Write out the listing beneath this instruction in its entirety, exactly as it reads.

# SOURCE MATERIAL
--------
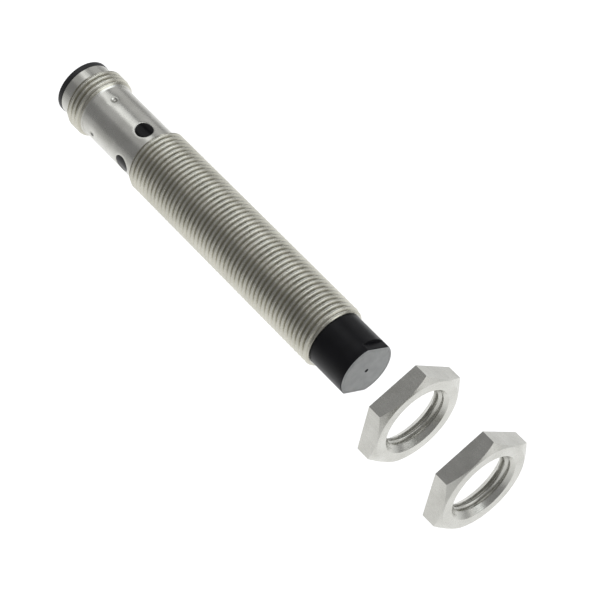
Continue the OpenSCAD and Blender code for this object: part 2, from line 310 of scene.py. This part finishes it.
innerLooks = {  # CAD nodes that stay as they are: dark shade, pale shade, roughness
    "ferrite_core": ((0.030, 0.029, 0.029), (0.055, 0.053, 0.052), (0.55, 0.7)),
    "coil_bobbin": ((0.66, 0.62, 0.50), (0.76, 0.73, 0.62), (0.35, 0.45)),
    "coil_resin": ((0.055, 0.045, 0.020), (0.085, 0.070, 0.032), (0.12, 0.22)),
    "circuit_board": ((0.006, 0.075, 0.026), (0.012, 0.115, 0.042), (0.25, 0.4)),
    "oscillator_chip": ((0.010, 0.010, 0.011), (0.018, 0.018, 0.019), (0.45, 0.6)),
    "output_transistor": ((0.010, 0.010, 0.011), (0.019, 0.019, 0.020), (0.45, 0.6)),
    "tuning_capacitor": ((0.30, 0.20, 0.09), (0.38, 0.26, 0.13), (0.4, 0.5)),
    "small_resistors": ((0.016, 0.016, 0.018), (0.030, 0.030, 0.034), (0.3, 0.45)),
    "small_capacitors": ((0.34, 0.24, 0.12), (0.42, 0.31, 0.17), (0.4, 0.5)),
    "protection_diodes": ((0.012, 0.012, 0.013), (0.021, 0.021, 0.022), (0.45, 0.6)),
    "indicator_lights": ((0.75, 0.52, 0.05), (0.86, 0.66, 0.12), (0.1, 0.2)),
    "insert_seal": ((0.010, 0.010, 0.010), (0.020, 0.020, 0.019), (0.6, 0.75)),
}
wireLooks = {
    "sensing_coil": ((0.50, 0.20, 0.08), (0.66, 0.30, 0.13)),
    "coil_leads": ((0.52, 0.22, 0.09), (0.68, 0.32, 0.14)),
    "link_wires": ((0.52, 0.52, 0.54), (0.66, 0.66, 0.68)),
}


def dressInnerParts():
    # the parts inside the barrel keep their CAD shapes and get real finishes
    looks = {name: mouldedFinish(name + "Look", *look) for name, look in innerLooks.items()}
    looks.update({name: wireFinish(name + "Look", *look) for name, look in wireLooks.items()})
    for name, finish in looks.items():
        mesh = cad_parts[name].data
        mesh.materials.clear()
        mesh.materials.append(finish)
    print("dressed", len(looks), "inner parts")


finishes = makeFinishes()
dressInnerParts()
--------
# OUTPUT BELOW
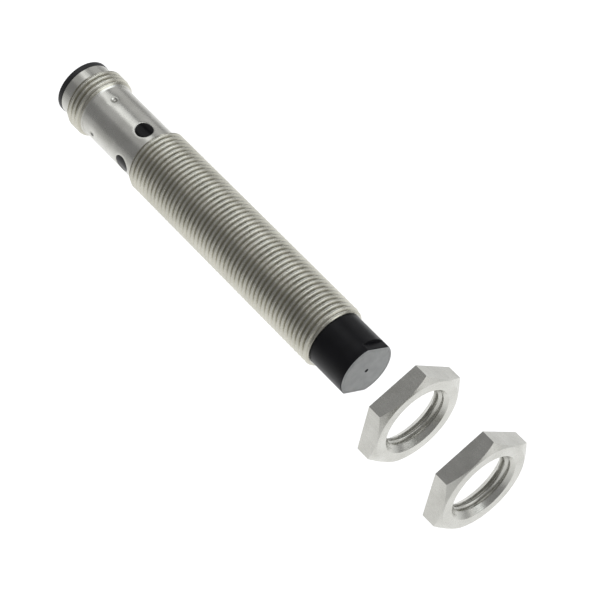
Continue the OpenSCAD and Blender code for this object: part 2, from line 310 of scene.py. This part finishes it.
innerLooks = {  # CAD nodes that stay as they are: dark shade, pale shade, roughness
    "ferrite_core": ((0.030, 0.029, 0.029), (0.055, 0.053, 0.052), (0.55, 0.7)),
    "coil_bobbin": ((0.66, 0.62, 0.50), (0.76, 0.73, 0.62), (0.35, 0.45)),
    "coil_resin": ((0.055, 0.045, 0.020), (0.085, 0.070, 0.032), (0.12, 0.22)),
    "circuit_board": ((0.006, 0.075, 0.026), (0.012, 0.115, 0.042), (0.25, 0.4)),
    "oscillator_chip": ((0.010, 0.010, 0.011), (0.018, 0.018, 0.019), (0.45, 0.6)),
    "output_transistor": ((0.010, 0.010, 0.011), (0.019, 0.019, 0.020), (0.45, 0.6)),
    "tuning_capacitor": ((0.30, 0.20, 0.09), (0.38, 0.26, 0.13), (0.4, 0.5)),
    "small_resistors": ((0.016, 0.016, 0.018), (0.030, 0.030, 0.034), (0.3, 0.45)),
    "small_capacitors": ((0.34, 0.24, 0.12), (0.42, 0.31, 0.17), (0.4, 0.5)),
    "protection_diodes": ((0.012, 0.012, 0.013), (0.021, 0.021, 0.022), (0.45, 0.6)),
    "indicator_lights": ((0.75, 0.52, 0.05), (0.86, 0.66, 0.12), (0.1, 0.2)),
    "insert_seal": ((0.010, 0.010, 0.010), (0.020, 0.020, 0.019), (0.6, 0.75)),
}
wireLooks = {
    "sensing_coil": ((0.50, 0.20, 0.08), (0.66, 0.30, 0.13)),
    "coil_leads": ((0.52, 0.22, 0.09), (0.68, 0.32, 0.14)),
    "link_wires": ((0.52, 0.52, 0.54), (0.66, 0.66, 0.68)),
}


def dressInnerParts():
    # the parts inside the barrel keep their CAD shapes and get real finishes
    looks = {name: mouldedFinish(name + "Look", *look) for name, look in innerLooks.items()}
    looks.update({name: wireFinish(name + "Look", *look) for name, look in wireLooks.items()})
    for name, finish in looks.items():
        mesh = cad_parts[name].data
        mesh.materials.clear()
        mesh.materials.append(finish)
    print("dressed", len(looks), "inner parts")


finishes = makeFinishes()
dressInnerParts()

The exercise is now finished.